Un costume vide de corps en attente d’incarnation, massacré à coups de hache, une peur de l’abandon, une attirance pour le vide, Tilda c’est cette femme qui se raccroche à un espoir, à un rêve peut-être, à une voix surtout. Une voix qu’elle voudrait posséder, qu’elle voudrait éterniser, une voix dont elle voudrait être aimée. Le mensonge dont l’actrice se pare ne rend le retour à la réalité que plus cruel, la vérité finit par fendre sa carapace et jaillit avec toute sa force, toute son âpreté, la haine s’est emparée d’elle. Avec pour seule compagnie la musique d’Alberto Iglesias, c’est tout le film qui gagne en ampleur, en onirisme, les notes résonnent et accompagnent le désespoir et la folie de notre personnage. La figure d’une construction, qu’elle soit sonore ou visuelle, est très prégnante dans la mise en scène : déjà le générique assemble pléthore d’outils pour composer les noms de l’équipe, s’ajoute à cela le décor assemblé au centre du studio, nous sommes face à un monde et à un personnage qui ont besoin de se bâtir, de se construire ou de se reconstruire. Tout n’est qu’un immense chantier en quête de sens. La femme doit apprendre à exister par elle-même, pour elle-même, mais doit d’abord détruire son monde, ses fondations, ses illusions.

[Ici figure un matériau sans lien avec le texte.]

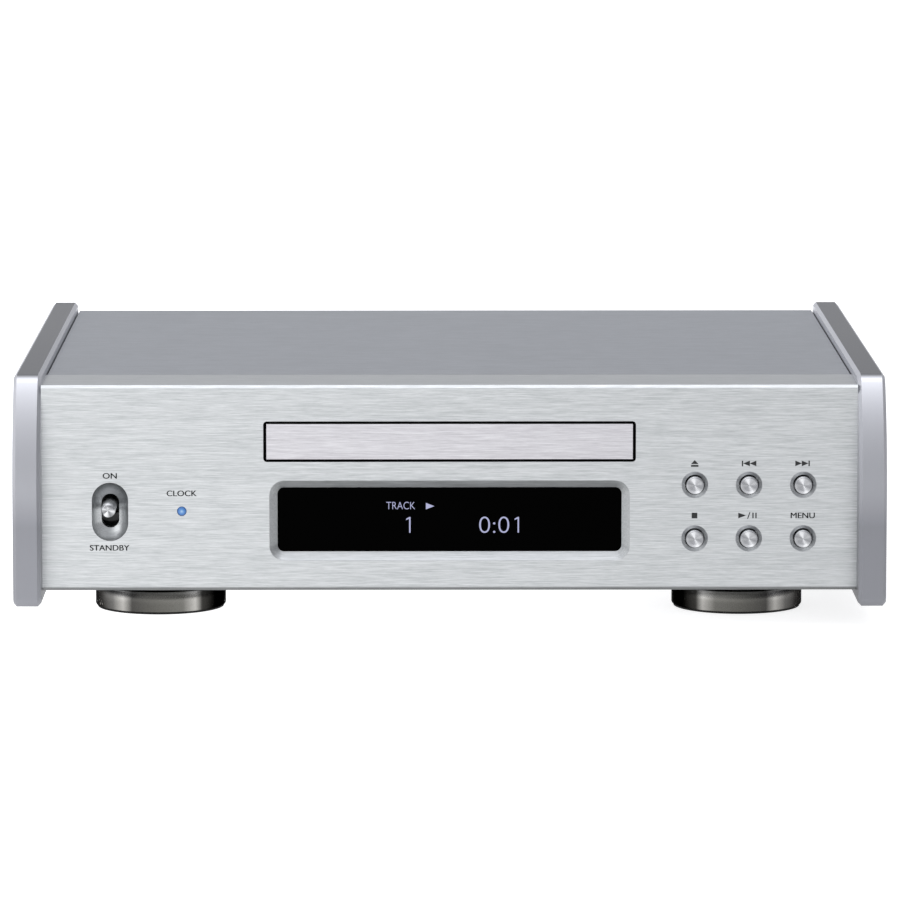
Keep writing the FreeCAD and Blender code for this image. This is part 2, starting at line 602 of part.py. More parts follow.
def tray_drive():
    """Motor, belt and gears on the deck, under the front of the tray."""
    pinion = gear("pinion_wheel", "pinion_teeth", "pinion_side", "drive_row", 180, "gear_top - 1.5",
                  "gear_top")
    bore = rod("pinion_bore", "Z", "axle_radius + axle_fit", "56", "58", "pinion_side", "drive_row")
    keep(cut("tray_pinion", pinion, [bore]))
    wheel = gear("idler_wheel", "idler_teeth", "idler_side", "drive_row", 195, "pulley_high - 0.5",
                 "gear_top")
    pulley = rod("idler_pulley", "Z", "pulley_radius", "pulley_low", "pulley_high", "idler_side",
                 "drive_row")
    bore = rod("idler_bore", "Z", "axle_radius + axle_fit", "50", "58", "idler_side", "drive_row")
    keep(cut("pulley_gear", fuse("idler_blank", [wheel, pulley]), [bore]))
    keep(rod("loading_motor", "Z", "motor_radius", "28", "deck_level", "motor_side", "motor_row"))
    shaft = rod("motor_shaft", "Z", "1", "deck_level", "55", "motor_side", "motor_row")
    wheel = rod("motor_wheel", "Z", "3", "pulley_low", "pulley_high", "motor_side", "motor_row")
    keep(fuse("motor_pulley", [shaft, wheel]))
    ends = [(value_of("idler_side"), value_of("drive_row"), value_of("pulley_radius + 0.1")),
            (value_of("motor_side"), value_of("motor_row"), 3.1)]
    outer = loop_face([(x, y, radius + 1.1) for x, y, radius in ends])
    belt = doc.addObject("Part::Feature", "loading_belt")
    belt.Shape = outer.cut(loop_face(ends)).extrude(V(0, 0, 1.6))
    keep(place(belt, "0", "0", "belt_level"))


def loop_face(circles):
    """The face inside an open belt round two circles, each given as x, y and radius."""
    (ax, ay, ar), (bx, by, br) = circles
    distance = math.hypot(bx - ax, by - ay)
    heading = math.atan2(by - ay, bx - ax)
    lean = math.acos((ar - br) / distance)

    def rim(x, y, radius, angle):
        return V(x + radius * math.cos(angle), y + radius * math.sin(angle), 0)

    upper, lower = heading + lean, heading - lean
    edges = [Part.makeLine(rim(ax, ay, ar, upper), rim(bx, by, br, upper)),
             Part.Arc(rim(bx, by, br, upper), rim(bx, by, br, heading),
                      rim(bx, by, br, lower)).toShape(),
             Part.makeLine(rim(bx, by, br, lower), rim(ax, ay, ar, lower)),
             Part.Arc(rim(ax, ay, ar, lower), rim(ax, ay, ar, heading + math.pi),
                      rim(ax, ay, ar, upper)).toShape()]
    return Part.Face(Part.Wire(edges))


# Lifting traverse: cam slide, chassis, spindle, pickup and its screw drive

def cam_slide():
    """A plate whose two slanted slots lift the traverse by its pins as it slides to the right."""
    plate = box("cam_plate", ("-36", "40"), ("cam_front", "cam_front + 3"), ("34", "53"))
    slots = []
    groove = value_of("pin_radius") + 0.2
    slope = math.degrees(math.atan2(value_of("lift"), value_of("cam_travel")))
    for number, x in enumerate(("-pin_spread", "pin_spread")):
        channel = doc.addObject("Part::Box", f"cam_channel_{number}")
        channel.Placement = FreeCAD.Placement(V(), FreeCAD.Rotation(V(0, 1, 0), slope))
        bind(channel, Length="sqrt(cam_travel ^ 2 + lift ^ 2)", Width="5", Height=str(2 * groove))
        lean = math.radians(slope)
        place(channel, f"{x} - cam_travel - {groove * math.sin(lean)}", "cam_front - 1",
              f"pin_level + lift - {groove * math.cos(lean)}")
        ends = [rod(f"cam_end_{number}_low", "Y", str(groove), "cam_front - 1", "cam_front + 4", x,
                    "pin_level"),
                rod(f"cam_end_{number}_high", "Y", str(groove), "cam_front - 1", "cam_front + 4",
                    f"{x} - cam_travel", "pin_level + lift")]
        slots += [channel] + ends
    keep(cut("cam_slide", plate, slots))


def traverse():
    """The plate that lifts, with its two cam pins, the blocks for the guide rods and the rods."""
    sides = (-1, 1)
    plate = box("traverse_plate", ("-45", "45"), ("cam_front + 6", "56"), ("plate_low", "plate_high"))
    pins = [rod(f"traverse_pin_{side}", "Y", "pin_radius", "cam_front - 0.5", "cam_front + 6.5",
                f"{side} * pin_spread", "pin_level") for side in sides]
    blocks = [box(f"rod_block_{side}_{y}", span(f"{side} * rod_spread", "6"), (str(y), f"{y} + 3"),
                  ("plate_high - 0.5", "rod_level + 2.5")) for side in sides for y in (-30, 36)]
    bearing = box("screw_block", span("lead_side", "6"), ("-33", "-29"),
                  ("plate_high - 0.5", "rod_level + 2.5"))
    holes = [rod(f"lift_hole_{side}_{row}", "Z", "lift_radius + 0.3", "plate_low - 1",
                 "plate_high + 1", f"{side} * lift_spread", row)
             for side in sides for row in ("lift_front", "lift_rear")]
    holes += [rod(f"rod_bore_{side}", "Y", "rod_radius", "-31", "40", f"{side} * rod_spread",
                  "rod_level") for side in sides]
    holes += [rod("screw_bore", "Y", "rod_radius + axle_fit", "-34", "-28", "lead_side", "rod_level"),
              rod("spindle_bore", "Z", "spindle_radius + 0.5", "plate_low - 1", "plate_high + 1",
                  "0", "disc_centre")]
    keep(cut("traverse_chassis", fuse("traverse_blank", [plate, bearing] + pins + blocks), holes))
    keep(group("guide_rods", [rod(f"guide_rod_{side}", "Y", "rod_radius", "-30", "39",
                                  f"{side} * rod_spread", "rod_level") for side in sides]))


def spindle():
    keep(cut("spindle_motor", rod("spindle_can", "Z", "13", "30", "plate_low", "0", "disc_centre"),
             [rod("spindle_well", "Z", "spindle_radius + 0.1", "38", "41", "0", "disc_centre")]))
    table = [("0", "38.5"), ("spindle_radius", "38.5"), ("spindle_radius", "50"), ("15", "50"),
             ("15", "53"),
             ("7.3", "53"), ("7.3", "55.5"), ("5.8", "57"), ("0", "57")]
    keep(turned("turntable", "Z", table, "0", "disc_centre"))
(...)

Après avoir été adaptée en opéra par Francis Poulenc, au cinéma par Roberto Rossellini ou Almodóvar lui-même dans Femmes au bord de la crise de nerfs, La Voix humaine fait l’objet ici d’un savant mélange entre théâtre et cinéma. Ce format court de seulement 30 minutes est un retour aux sources transposé dans l’univers du réalisateur. S’il s’agit du premier film d’Almodóvar en langue anglaise, il n’en a pas abandonné son langage cinématographique pour autant. Les couleurs vives dénotent avec le caractère tragique de la scène, mais rendent peut-être la représentation plus réaliste, parce qu’on vit rarement une rupture en noir et blanc. Alors que les vêtements respirent l’uniformité, la tenue finale de l’actrice se rebelle contre les codes, abandonne l’apparat tiré à quatre épingles et retrouve une fureur de vivre prête à enflammer le monde. Finalement lasse d’attendre que la réalité s’impose, Tilda prend les choses en main et embrase le rêve. Devenue une Ariane libérée, elle coupe le dernier fil, le dernier lien pour s’émanciper enfin et se donne une porte de sortie qu’elle franchira dans toute sa grandeur, dans toute sa dignité retrouvée.
Camille Sainson
The Human Voice. Film hispano-américain (2020) de Pedro Almodóvar. Scn. : Pedro Almodóvar, d’après la pièce de Jean Cocteau. Dir. Phot. : José Luis Alcaine. Mus. : Alberto Iglesias. Mont. : Teresa Font. Int. : Tilda Swinton. Prod. : Agustin Almodóvar, Esther Garcia pour El Deseo et Film Nation Entertainment. Durée : 0h30. Disponible sur FilmoTV.